Après avoir décrit les principaux fragmens de cette espèce, sans chercher á préciser l'alternative de leur position, du côté droit ou du côté gauche de la mâchoire supérieure ou de la mâchoire inférieure, et en admettant simplement l'un des cas possibles sans autre preuve, je dois encore exposer les raisons qui m'ont fait envisager la combinaison que j'ai supposée comme la plus raisonnable et engagé á décrire ces mâchoires comme étant réellement l'une, fig. 2, un fragment de la mâchoire inférieure du côté gauche et l'autre, fig. 1, un fragment de la mâchoire supérieure du même côté.
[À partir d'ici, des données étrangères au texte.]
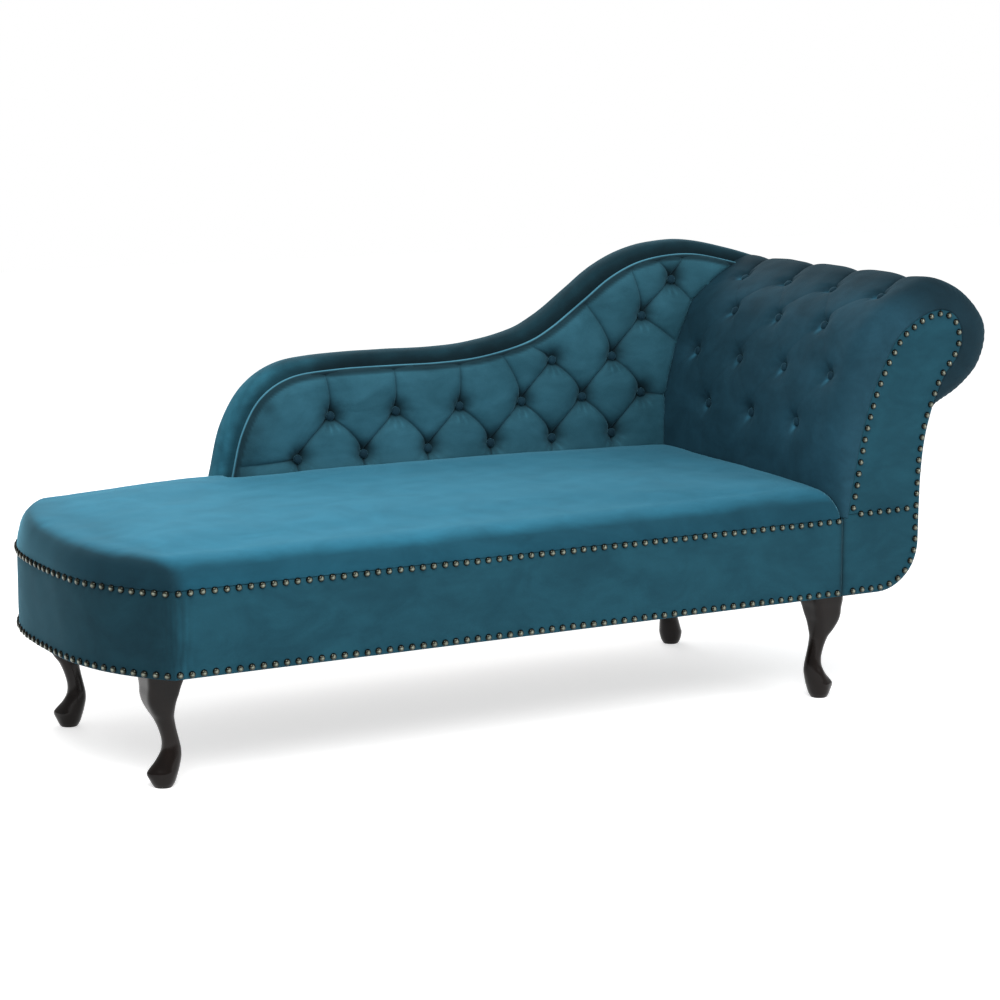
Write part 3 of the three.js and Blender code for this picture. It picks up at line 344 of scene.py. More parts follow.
def backed(front, rear, faces):
    """Closes a net: its front, its rear, and a wall between them."""
    size = len(front)
    rears = [tuple(size + i for i in reversed(f)) for f in faces]
    once = {(a, b) for f in faces for a, b in zip(f, f[1:] + f[:1])}
    walls = [(b, a, size + a, size + b) for a, b in once if (b, a) not in once]
    return np.vstack([front, rear]), list(faces) + rears + walls


RIM = 2.0


def sheet(outline, pace, place, thickness, way):
    """A flat closed piece of cloth over an outline, its edges turned over. place lays spots out in space."""
    outline = np.asarray(outline, float)
    low, high = outline.min(0), outline.max(0)
    xs, ys = (np.arange(low[k] + pace / 2, high[k], pace) for k in (0, 1))
    flat, faces = net(outline, xs, ys)
    turn = np.clip(1 - near(flat, rounded(outline))[0] / RIM, 0, 1)
    front = place(flat) + np.outer(RIM * 0.6 * (1 - np.sqrt(1 - turn**2)), way)
    return backed(front, place(flat) + np.outer(np.full(len(flat), thickness), way), faces)


# Stuffing: cloth drawn over it takes up a fuller form, which the fine surfaces are then laid on


FRAMES = 20


def stuffed(points, faces, held, voxel, pressure, cap):
    """The form that a cloth skin takes up under pressure, where held lets it go, by cap at most."""
    obj = meshed("stuffing", points, faces)
    bpy.context.view_layer.objects.active = obj
    even_out = obj.modifiers.new("even", "REMESH")
    even_out.mode, even_out.voxel_size = "VOXEL", voxel / 1000
    bpy.ops.object.modifier_apply(modifier="even")
    start = np.array([v.co for v in obj.data.vertices])
    weights = held(start * 1000 - SHIFT)
    group = obj.vertex_groups.new(name="held")
    for level in np.unique(np.round(weights, 1)):
        if level > 0:
            group.add(np.nonzero(np.round(weights, 1) == level)[0].tolist(), float(level), "REPLACE")
    cloth = obj.modifiers.new("cloth", "CLOTH")
    cloth.settings.vertex_group_mass = "held"
    cloth.settings.use_pressure = True
    cloth.settings.uniform_pressure_force = pressure
    cloth.settings.effector_weights.gravity = 0
    cloth.settings.quality = 4
    cloth.point_cache.frame_start, cloth.point_cache.frame_end = 1, FRAMES
    for moment in range(1, FRAMES + 1):
        bpy.context.scene.frame_set(moment)
    grown = obj.evaluated_get(bpy.context.evaluated_depsgraph_get())
    moved = np.array([v.co for v in grown.data.vertices]) - start
    far = np.linalg.norm(moved, axis=1)
    moved *= np.minimum(1, cap / 1000 / np.maximum(far, 1e-9))[:, None]
    shell = BVHTree.FromPolygons((start + moved).tolist(), [tuple(f.vertices) for f in obj.data.polygons])
    bpy.context.scene.frame_set(1)
    bpy.data.objects.remove(obj)
    return shell


def laid(shell, points, ways, reach=22.0):
    """Where points come to lie on a stuffed form, looked for along their ways, and how far that is."""
    if shell is None:
        return np.zeros(len(points))
    shift = np.zeros(len(points))
    starts = to_frame(points - ways * reach)
    for i, (start, way) in enumerate(zip(starts, ways)):
        spot, _, _, away = shell.ray_cast(Vector(start), Vector(way), 2 * reach / 1000)
        if spot is not None:
            shift[i] = away * 1000 - reach
    return shift


# Outlines

SCROLL_EDGE = [
    (0.031, 0), (0.08, 0.221), (0.135, 0.407), (0.212, 0.574), (0.34, 0.749), (0.442, 0.816), (0.564, 0.862),
    (0.681, 0.874), (0.782, 0.836), (0.828, 0.748), (0.79, 0.658), (0.704, 0.58), (0.629, 0.468),
]
SCROLL_PAD = [
    (-0.021, 0), (-0.025, 0.228), (-0.006, 0.407), (0.049, 0.574), (0.166, 0.788), (0.301, 0.887),
    (0.482, 0.966), (0.669, 1.006), (0.9, 0.94), (1.073, 0.792), (1.04, 0.622), (0.865, 0.502),
    (0.645, 0.441),
]
SCROLL_SIDE = [(0.583, 0.348), (0.555, 0.217), (0.543, 0.016)]
BACK_EDGE = [
    (0.011, 0.181), (0.028, 0.351), (0.06, 0.492), (0.113, 0.574), (0.194, 0.596), (0.295, 0.597),
    (0.378, 0.595), (0.455, 0.608), (0.535, 0.653), (0.585, 0.714), (0.65, 0.834), (0.701, 0.931),
    (0.754, 0.996), (0.811, 1.025), (0.869, 1.026), (0.928, 0.996),
]


def scaled(shares, x, y):
    return np.array([(x[0] + a * x[1], y[0] + b * y[1]) for a, b in shares])


head_x, head_z = (LENGTH, REACH), (SEAM, RISE)
edge_points = scaled(SCROLL_EDGE, head_x, head_z)
pad_points = scaled(SCROLL_PAD, head_x, head_z)
edge_line, pad_line = smooth(edge_points), smooth(pad_points)
pad_along = lengths(pad_line)
PAD_LENGTH = pad_along[-1]


def pad_spot(s, y, share):
    """A place between the arm's edge, share 0, and the pad's face, share 1."""
    inner, outer = at(edge_line, s, pad_along), at(pad_line, s, pad_along)
    spot = inner + (outer - inner) * np.asarray(share)[:, None]
    return np.column_stack([spot[:, 0], np.broadcast_to(y, len(spot)), spot[:, 1]])


def pad_thickness(s):
    return np.linalg.norm(at(edge_line, s, pad_along) - at(pad_line, s, pad_along), axis=1)


def side_line(inset, end):
    """The head arm's outer side from the neck down, round the corner and along the bottom."""
    side = scaled(SCROLL_SIDE, head_x, head_z)
    right = side[-1][0]
    turn = np.linspace(0, -np.pi / 2, 13)
    corner = (right - CORNER, BOTTOM + CORNER) + CORNER * np.column_stack([np.cos(turn), np.sin(turn)])
    upper = smooth(np.vstack([edge_points[-1:], side]), 6)
    line = np.vstack([upper, corner, [(end, BOTTOM)]])
    return line - inset * normals(line) if inset else line


crest_x = pad_points[7][0]
pad_under = pad_line - (CROWN + GAP) * normals(pad_line)
over_scroll = pad_under[pad_line[:, 0] > crest_x + 4]
under_side = side_line(CROWN + GAP, LENGTH)[4:-1]
back_stops = [
    [(BACK_START, BOTTOM), (BACK_START, SEAM)],
    scaled(BACK_EDGE, (BACK_START, crest_x - BACK_START), head_z),
    over_scroll[6:-12:6],
    under_side[(len(under_side) - 1) % 2 :: 2],
]
back_line = even(smooth(np.vstack(back_stops)), 400)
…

C'est á l'aspect des dents et á la différence qu'elles présentent dans les deux fragmens, que j'ai emprunté mes motifs. Il est facile de s'apercevoir, dans la série des Placoides, que les dents de la mâchoire supérieure sont, ou plus larges, d'une manière absolue, que celles de la mâchoire inférieure, ou du moins plus larges et plus épaisses comparativement á l'étendue de leur base: or les différences que présentent les dents des plaques fig. 1 et fig. 2 sont précisément de cette nature, c'est-à-dire que les dents de la première sont plus larges d'une manière absolue et relativement á la largeur de leur base, tandis que celles de la plaque fig. 2 sont plus allongées et ont une tendance plus prononcée á se rehausser sur le milieu.

 

Quant á la petite dent fig. 7, dont il n'a pas encore été question, elle provient évidemment de la partie postérieure des mâchoires et correspondait á celles qui, dans ma figure de la mâchoire de Cestracion, sont marquées o fig. 13 Tab. D, et dont une est grossie fig. 19.

 

Comme il a déjà été dit, toutes les dents de Strophodus longidens connues proviennent du calcaire de Caen, où elles sont associées aux débris de grands reptiles décrits par MM. Eudes Deslongchamps et Geoffroy de St Hilaire. Les fragmens que j'ai figurés se trouvent au Musée de Caen et dans la collection de M. Deslongchamps.